From the tone of your post, it sounds like you've pretty much decided to surrender the policy already, and are just seeing if anyone will take the opposite position. I think that you should follow your "spidey sense" and surrender.
Given what you've posted, the only conceivable reason to keep the policy would be to consider the cash value as part of your "fixed income" allocation. The cash value is probably now earning (after 20 years of under-performance) somewhere around a 4% rate of return; that is, the increase in the total cash value year over year, reduced by the premium that you pay, all divided by the beginning of year cash value.
But given the competing priorities that you have (establishing a regular "taxable" account, fully funding tax-advantaged savings, refinancing mortgage), and given the relative inflexibility of using whole life as a savings vehicle, I think that you're best off surrendering the policy and directing the cash value elsewhere.
It's not surprising that the dividends over the past 20 years have underperformed the original sales illustration given to you at time of purchase. Interest rates have generally come down over that time. That being said, the current illustration is a much better projection of what the policy will do in the future than the original illustration. The current illustration may very well prove to be "aggressive", if interest rates stay near their current extremely low levels.
From the tone of your post, it sounds like you've pretty much decided to surrender the policy already, and are just seeing if anyone will take the opposite position. I think that you should follow your "spidey sense" and surrender.
Retired life insurance company financial executive who sincerely believes that ”It’s a GREAT day to be alive!”
Re: Cashing in a whole life policy
One more favor - I tried doing a general search here, but if there are any favorite calculators on determining length and amount of term life insurance to buy i would appreciate any links.
Thank you
Thank you
Re: Cashing in a whole life policy
As to the amount of life insurance - here's a calculator that has been suggested in past threads on this Forum.

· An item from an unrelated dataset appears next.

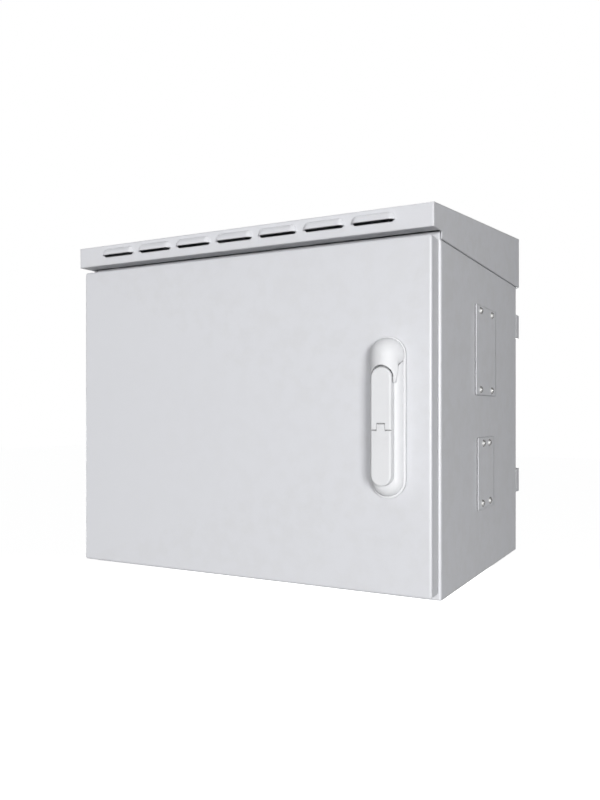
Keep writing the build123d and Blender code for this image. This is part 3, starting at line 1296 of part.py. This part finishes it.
def assembly():
    """Every node's name and its solid or group of solids."""
    nodes = {"cabinet_body": cabinet_body(), "roof_canopy": roof_canopy()}
    for name, side in SIDES.items():
        nodes["roof_rail_" + name] = roof_rail(side)
        nodes["rack_rail_" + name] = rack_rail(side)
        for level, z in zip(("lower", "upper"), DEPTH_RAIL_Z):
            nodes["depth_rail_" + level + "_" + name] = depth_rail(side, z)
    for level in ("lower", "upper"):
        nodes["side_cover_" + level] = side_cover(level)
        nodes["side_cover_gasket_" + level] = side_cover_gasket(level)
        nodes["wall_rail_" + level] = wall_rail(level)
        nodes["hinge_arm_" + level] = hinge_arm(level)
        nodes["hinge_bracket_" + level] = hinge_bracket(level)
        nodes["hinge_pin_" + level] = hinge_pin(level)
    nodes["roof_bolts"] = roof_bolts()
    nodes["side_cover_screws"] = side_cover_screws()
    nodes["wall_spacers"] = wall_spacers()
    nodes["wall_rail_screws"] = wall_rail_screws()
    nodes["hinge_arm_screws"] = hinge_arm_screws()
    nodes["rack_bolts"] = rack_bolts()
    nodes["vent_filter"] = vent_filter()
    nodes["filter_frame"] = filter_frame()
    nodes["filter_screws"] = filter_screws()
    nodes["cable_grommets"] = cable_grommets()
    nodes["earth_stud"] = earth_stud()
    nodes["door_panel"] = door_panel()
    nodes["door_gasket"] = door_gasket()
    nodes["door_stiffener_left"] = door_stiffener(STIFFENER_HINGE_SIDE - HALF_W)
    nodes["door_stiffener_right"] = door_stiffener(HANDLE_X - STIFFENER_LOCK_SIDE)
    nodes["handle_base"] = handle_base()
    nodes["handle_gasket"] = handle_gasket()
    nodes["handle_screws"] = handle_screws()
    nodes["handle_cowl"] = handle_cowl()
    nodes["handle_lever"] = handle_lever()
    nodes["lever_pin"] = lever_pin()
    nodes["cylinder_cover"] = cylinder_cover()
    nodes["lock_cylinder"] = lock_cylinder()
    nodes["cylinder_plug"] = cylinder_plug()
    nodes["lock_cam"] = lock_cam()
    nodes["spindle"] = spindle()
    nodes["pinion"] = pinion()
    nodes["lock_case"] = lock_case()
    nodes["lock_case_cover"] = lock_case_cover()
    nodes["lock_case_fixings"] = lock_case_fixings()
    low = OPEN_LOW + SHEET
    high = OPEN_HIGH - SHEET
    nodes["upper_rod"] = lock_rod(1, high - ROD_STOP - HUB_Z)
    nodes["lower_rod"] = lock_rod(-1, HUB_Z - low - ROD_STOP)
    nodes["rod_guide_upper"] = rod_guide(1, high - ROD_GUIDE_END / 2)
    nodes["rod_guide_lower"] = rod_guide(-1, low + ROD_GUIDE_END / 2)
    return nodes


for node, shape in assembly().items():
    solids = []
    for piece in shape if isinstance(shape, list) else [shape]:
        solids += piece.solids()
    export_step(Compound(solids) if len(solids) > 1 else solids[0], "parts/" + node + ".step")
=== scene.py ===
# Looks of the wall-mounted outdoor utility cabinet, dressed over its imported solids.
# Metres, in the row's frame: +X to the right seen from the door, +Y to the wall, +Z up.
import json
import math

import bpy
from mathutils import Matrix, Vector

# Picture, in pixels, and the camera that was fitted to it
PICTURE_H = 800
FOCAL_PX = 766.85
HORIZON_ROW = 412.56
CAMERA_PLACE = Vector((0.61487, -1.19855, 0.2485))
CAMERA_TURN = math.radians(28.25)
SENSOR = 36.0

# Room: the cabinet hangs on a wall, so the floor lies well below it
FLOOR_Z = -0.95
FLOOR_SIZE = 40.0
FLOOR_COLOUR = (0.25, 0.25, 0.25)
FLOOR_ROUGHNESS = 0.9
FLOOR_GLOW = 0.95
LIGHT_TARGET = Vector((0.0, -0.1, 0.28))
AMBIENT = (0.90, 0.94, 1.0)
AMBIENT_STRENGTH = 0.06

# Mirrored room: what is left of its white where it is dark, and the spans over which it darkens.
# The world's spans are parts of a ray's direction, and the floor's are metres in the frame.
ROOM_SHADE = 0.2
WORLD_WALL_SIDE = (-0.1, 0.3)
WORLD_STEEP = (0.3, 0.75)
FLOOR_WALL_SIDE = (-0.1, 0.5)
FLOOR_STEEP = (1.4, 3.9)

# Paint: radius that catches light on sheet and on castings, grain of both, what lies on it, and painted
# shade in its seams.
# A noise is its scale in bumps to the metre, its detail and its roughness.
SHEET_EDGE = 0.0035
CASTING_EDGE = 0.0012
SHEET_PEEL = 0.0011
CASTING_PEEL = 0.0007
PEEL_HEIGHT = 0.00003
PEEL_STRENGTH = 0.35
PAINT_GLOSS_CHANGE = 0.015
PAINT_RUB = 0.35
NOISE_MIDDLE = 0.5
SLOW_TINT_NOISE = (5.0, 3.0, 0.5)
FINE_GLOSS_NOISE = (60.0, 2.0, 0.5)
PEEL_DETAIL = 2.0
PEEL_ROUGHNESS = 0.45
RUB_NOISE = (45.0, 4.0, 0.6)
RUB_POINTINESS = (0.52, 0.62)
RUB_PATCHES = (0.42, 0.62)
DUST_NOISE = (9.0, 5.0, 0.6)
DUST_FACING_UP = (0.3, 1.0)
DUST_CLOUD = (0.35, 0.7)
DUST_CLOUD_LEAST = 0.2
PRIMER = (0.62, 0.62, 0.62)
PALE_DUST = (0.62, 0.60, 0.56)
# Painted shade: the colour that seams and recesses are darkened towards, standing in for their shade
PAINTED_SEAM_SHADE = (0.09, 0.09, 0.09)
SEAM_REACH = 0.003
SEAM_AMOUNT = 0.7
SEAM_OPENNESS = (0.2, 0.6)
SOFT_SAMPLES = {"bevel": 8, "seams": 6}

# Plated and bare metal: grain of its spangle and how it dents the light
PLATE_PEEL = 0.004
PLATE_GLOSS_CHANGE = 0.25
SPANGLE_NOISE = (90.0, 3.0, 0.6)
SPANGLE_SPAN = (0.4, 0.7)
SPANGLE_DARKER = 0.72
RUBBED_BRIGHTER = 1.18
SPANGLE_HEIGHT = 0.00004
SPANGLE_STRENGTH = 0.25

# Rubber and filter fibre
RUBBER_PORE = 0.0008
RUBBER_PORE_HEIGHT = 0.0001
RUBBER_PORE_STRENGTH = 0.5
RUBBER_TINT = 0.3
RUBBER_GLOSS = 0.72
RUBBER_GLOSS_CHANGE = 0.2
RUBBER_DUST = (0.3, 0.29, 0.27)
RUBBER_DUST_AMOUNT = 0.18
FIBRE_NOISE = (900.0, 4.0, 0.7)
FIBRE_SPAN = (0.35, 0.7)
FIBRE_SHADE = (0.6, 1.1)
FIBRE_STRETCH = (1.0, 0.25, 1.0)
FIBRE_HEIGHT = 0.0008
FIBRE_STRENGTH = 0.8
FIBRE_ROUGHNESS = 0.95
FIBRE_DUST = (0.4, 0.38, 0.34)
FIBRE_DUST_AMOUNT = 0.3

# Softboxes: azimuth from the door's own direction towards +X, elevation, distance, width, height, watts
SOFTBOXES = {
    "key_softbox": (40.0, 4.0, 8.0, 2.1, 2.4, 402.0),
    "fill_softbox": (12.0, -1.0, 8.0, 3.2, 2.4, 238.0),
    "edge_softbox": (105.0, 6.0, 5.0, 0.2, 1.6, 9.0),
    "roof_softbox": (0.0, 86.0, 3.5, 2.6, 2.2, 32.0),
    "hinge_side_softbox": (-115.0, -6.0, 5.0, 2.4, 1.2, 62.0),
    "wall_side_softbox": (200.0, -6.0, 5.0, 2.4, 1.2, 105.0),
}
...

https://lifehappens.org/life-insurance- ... do-i-need/
As to the duration of the life insurance, I would look to when your "need" for insurance expires. You say that you have kids that are 13, 11, and 5. You might want to have some of your coverage go out so far as to take your 5 year old into (or through) college, which would imply at least coverage that extends 15 or 20 years from now.
Further, you'll want to look at what will happen to your spouse after the kiddos are out of college. If he/she has a job and would be pretty self-sufficient without your income, that's one thing. But if he/she is stay-at-home and plans to stay that way for the duration, you might want to have at least some coverage until your projected retirement date.
Retired life insurance company financial executive who sincerely believes that ”It’s a GREAT day to be alive!”
Re: Cashing in a whole life policy
One option is to stop paying premiums and allow the policy to pay for itself with dividends. I've done that for many years. I now use the cash value to pay my LTC premiums via a non-taxable exchange.
Re: Cashing in a whole life policy
Paying monthly incurred additional charges vs paying yearly
Dividends have been dropping for years so no guarantee the dividends cover premium in the future although they probably do currently
Dividends have been dropping for years so no guarantee the dividends cover premium in the future although they probably do currently
Re: Cashing in a whole life policy
Although buying a whole life policy is in most cases a poor idea, cashing in a whole life policy may not be a great idea either especially since Northwestern is probably the best of the breed. As suggested above, changing your dividend option so that the dividends reduce the premium may be your best bet. The dividends on a 20 year old policy might cover the entire premium. Also be aware of any tax implications of the surrender.